Read about the latest flagship camera – Nikon Z9 that entirely foregoes the mechanical shutter!

Rolling shutter effect

If the rolling shutter type sensor is slow – it may introduce a jello effect when either the camera or subject is moving. This effect greatly affects the ability to use such images for photogrammetry and for aesthetic purposes. It is also very noticeable in videos.

With aerial photogrammetry the jello effect becomes an important issue. In most aerial photogrammetry scanning cases the camera is moving. To counteract the movement, the camera sensor readout must be fast.
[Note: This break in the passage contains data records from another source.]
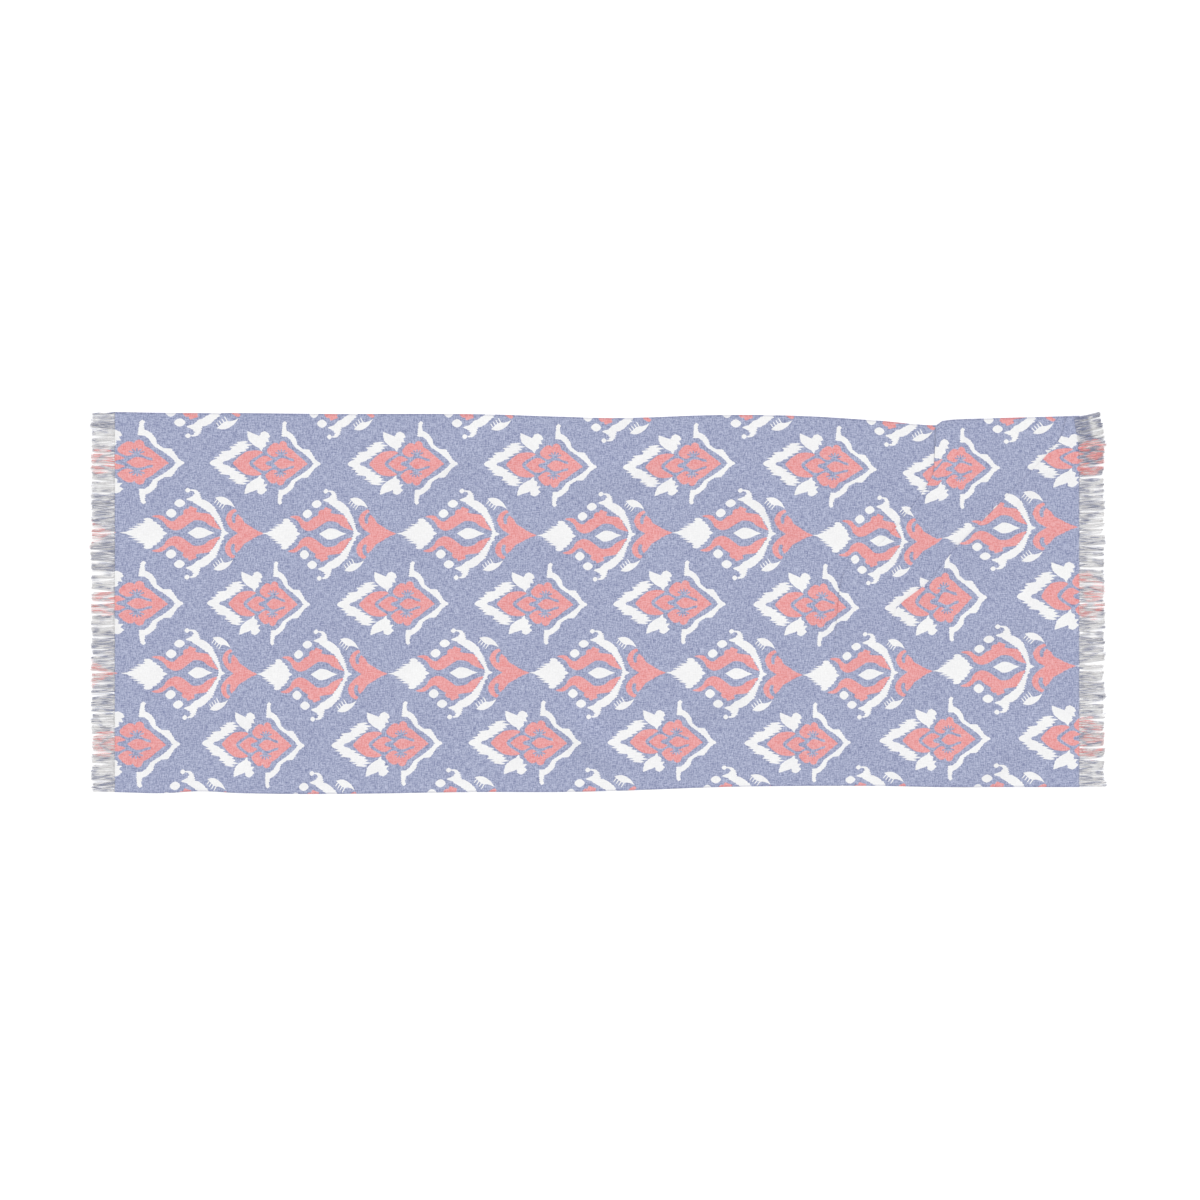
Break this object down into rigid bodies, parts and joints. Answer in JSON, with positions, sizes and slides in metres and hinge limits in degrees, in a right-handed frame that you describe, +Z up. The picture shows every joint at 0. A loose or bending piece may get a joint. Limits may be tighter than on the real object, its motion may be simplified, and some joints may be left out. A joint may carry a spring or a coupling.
{
  "type": "ikat scarf",
  "caption": "Long light scarf laid flat, with an all-over ikat print of lozenges and medallions, two soft tucks, and a frayed fringe at both short ends.",
  "frame": {"origin": "on the surface it lies on, under the middle of the whole scarf", "axes": "+X along the scarf's length, +Y across it, +Z up"},
  "size_m": [1.8296, 0.688, 0.0054],
  "materials": {
    "printed_cloth": "matt light plain weave, printed periwinkle, coral and white",
    "fringe_thread": "matt loose thread"
  },
  "bodies": {
    "root": {"cloth": "printed_cloth", "fringe_left": "fringe_thread", "fringe_right": "fringe_thread"}
  },
  "joints": []
}
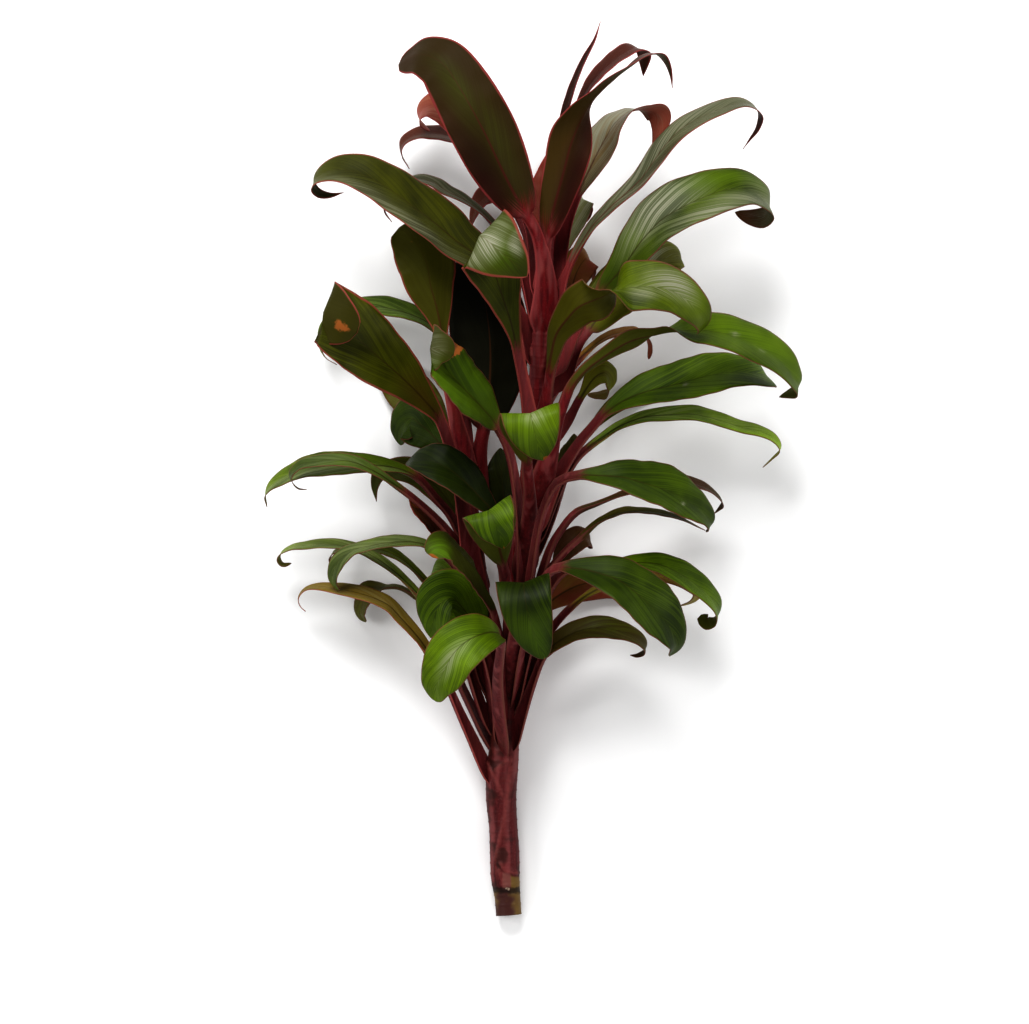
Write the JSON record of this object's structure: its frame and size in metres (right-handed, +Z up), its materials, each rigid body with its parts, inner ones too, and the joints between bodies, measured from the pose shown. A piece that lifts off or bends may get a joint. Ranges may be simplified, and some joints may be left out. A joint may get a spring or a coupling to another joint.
{
  "type": "cut ti plant",
  "caption": "Cut leafy ti plant stem lying on a table: a cane with a side shoot, red leaf stalks and long curved green and bronze blades.",
  "frame": {"origin": "centre of the plant's bounding box, on the table that it lies on", "axes": "+Y runs along the cane from the cut end to the leaf tips, +X is to the right as the camera sees it from above, +Z is up from the table"},
  "size_m": [0.3791, 0.6299, 0.1765],
  "materials": {
    "stalk": "satin, deep maroon-red stalks over a brown ringed cane",
    "leaf_green": "satin leaf, dark to bright green with fine lengthwise veins and a thin red-brown margin",
    "leaf_bronze": "satin leaf, dark bronze-green with a pink-red margin",
    "leaf_dusky": "satin leaf, grey-green with a pale sheen and a dark margin",
    "leaf_mottled": "satin leaf, green and bronze in soft streaks with a pink margin"
  },
  "bodies": {
    "root": {"stem": "stalk", "spear": "leaf_bronze", "crown_hook": "leaf_bronze", "crown_twist": "leaf_bronze", "crown_paddle": "leaf_bronze", "crown_sheen": "leaf_dusky", "right_reach": "leaf_dusky", "right_gloss": "leaf_green", "right_under": "leaf_green", "right_turned": "leaf_green", "right_long": "leaf_green", "right_flat": "leaf_green", "right_slim": "leaf_green", "right_broad": "leaf_green", "right_behind": "leaf_green", "right_thread": "leaf_green", "right_low": "leaf_green", "right_curl": "leaf_green", "right_tuck": "leaf_green", "right_foot": "leaf_green", "back_slip": "leaf_green", "front_tongue": "leaf_green", "front_lobe": "leaf_green", "front_flag": "leaf_green", "front_fold": "leaf_mottled", "left_bright": "leaf_green", "front_nick": "leaf_green", "left_sweep": "leaf_mottled", "left_grey": "leaf_dusky", "left_red_curl": "leaf_bronze", "left_red_arc": "leaf_bronze", "left_small": "leaf_bronze", "side_tall": "leaf_mottled", "side_shade": "leaf_mottled", "side_slip": "leaf_green", "side_paddle": "leaf_mottled", "side_droop": "leaf_green", "side_broad": "leaf_green", "side_long": "leaf_green", "side_slim": "leaf_green", "side_dark": "leaf_green", "side_brown": "leaf_bronze", "side_cupped": "leaf_green", "low_arch": "leaf_green", "low_whip": "leaf_green", "low_thread": "leaf_green", "low_bronze": "leaf_mottled", "low_tip": "leaf_green", "low_cup": "leaf_green", "low_small": "leaf_green", "back_thorn": "leaf_green", "back_hook": "leaf_green", "back_grey": "leaf_dusky", "back_green": "leaf_green", "back_drop": "leaf_green", "back_veined": "leaf_green", "table_left": "leaf_green", "table_right": "leaf_green", "table_top": "leaf_bronze", "table_low": "leaf_green"}
  },
  "joints": []
}
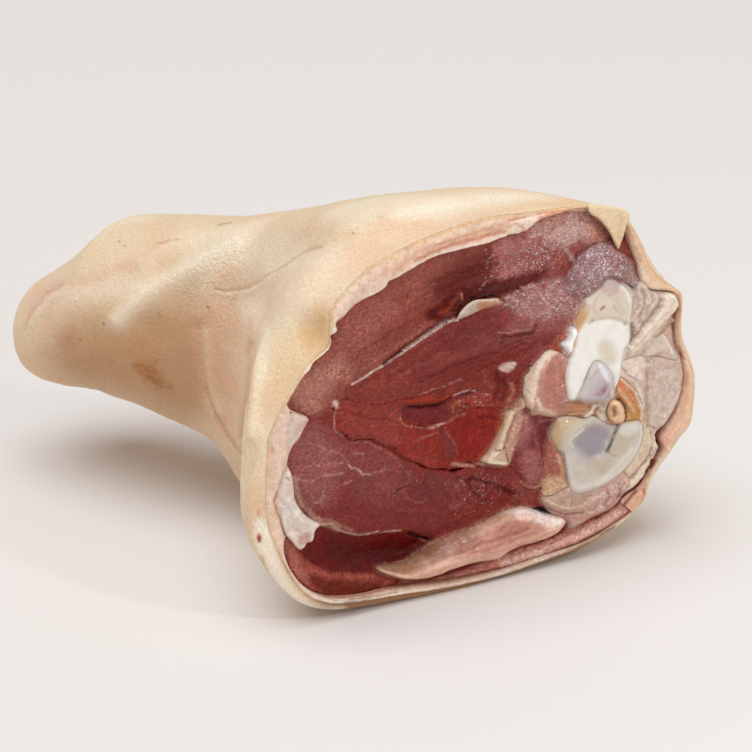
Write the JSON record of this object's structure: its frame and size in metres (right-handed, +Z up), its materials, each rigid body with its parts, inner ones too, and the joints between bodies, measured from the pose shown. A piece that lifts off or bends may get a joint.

Sensor readout speed matters

The amount of rolling shutter effect depends on the sensor readout speed. The higher the speed – the less jello effect. The readout speed is not a factor when taking photos with a mechanical shutter-equipped camera unless the movement is extremely quick.

Watch mechanical shutter in action in this video by The Slow Mo Guys.

However, if the mechanical shutter is not present – we have to rely on the electronic shutter which is limited by the sensor readout speed. Increasing the shutter speed in the exposure settings will not affect the speed at which the entire sensor is read

The shutter speed exposure setting (displayed in cameras as 1/100 of a second, for example) affects how long each line is exposed – but not the maximum speed at which lines can be read sequentially. 

This means that if the exposure setting is longer than the readout speed (E.g. 1 second) – we cannot observe its effects easily, the exposure of each line “outlasts” the time needed to scan the next line. If the shutter speed is shorter than the overall readout speed, sensor just “waits” to scan the next line of pixels while the data is processed. In this case, the rolling shutter effect is visible. For tests we use the fastest possible shutter speed setting to observe the readout speed – 1/8000th of a second.


The green color represents the exposure while the border represents sensors readout sequence. The border speed is not affected by the green exposure time.

Sensor readout speed tests DJI Mavic 3 vs DJI Mavic 2 Pro and others

We can measure rolling shutter readout speed quite easily. For that, we need something that blinks quickly at a known rate. The most accessible blinking devices are our screens. 

With help of, we can turn our screen into a 60hz oscilloscope. This is enough to test slow to medium-speed sensors. The screen used for the test is an OLED screen capable of 120hz.

We tested a few sensors to give some context for the DJI Mavic 3’s camera. In these tests, we take a picture of the blinking screen (using the electronic shutter) and measure how many black and white lines are visible. Each black and white line lasts 1/60th of a second or 16.6 milliseconds.

We can see how many 1/60 second periods are visible in each photo. Multiply the number of lines by 16.6 and we have our sensor readout speed in milliseconds.

From these four cameras, we can see that the Mavic 3 Performs the best. We can only see the middle between two lines in the frame. In some test photos, we got a fully white or black screen, which means the full sensor readout lasts about 16 milliseconds. The same measurement applies to the newer variants of this drone - the DJI Mavic 3 Classic and the Mavic 3 Pro.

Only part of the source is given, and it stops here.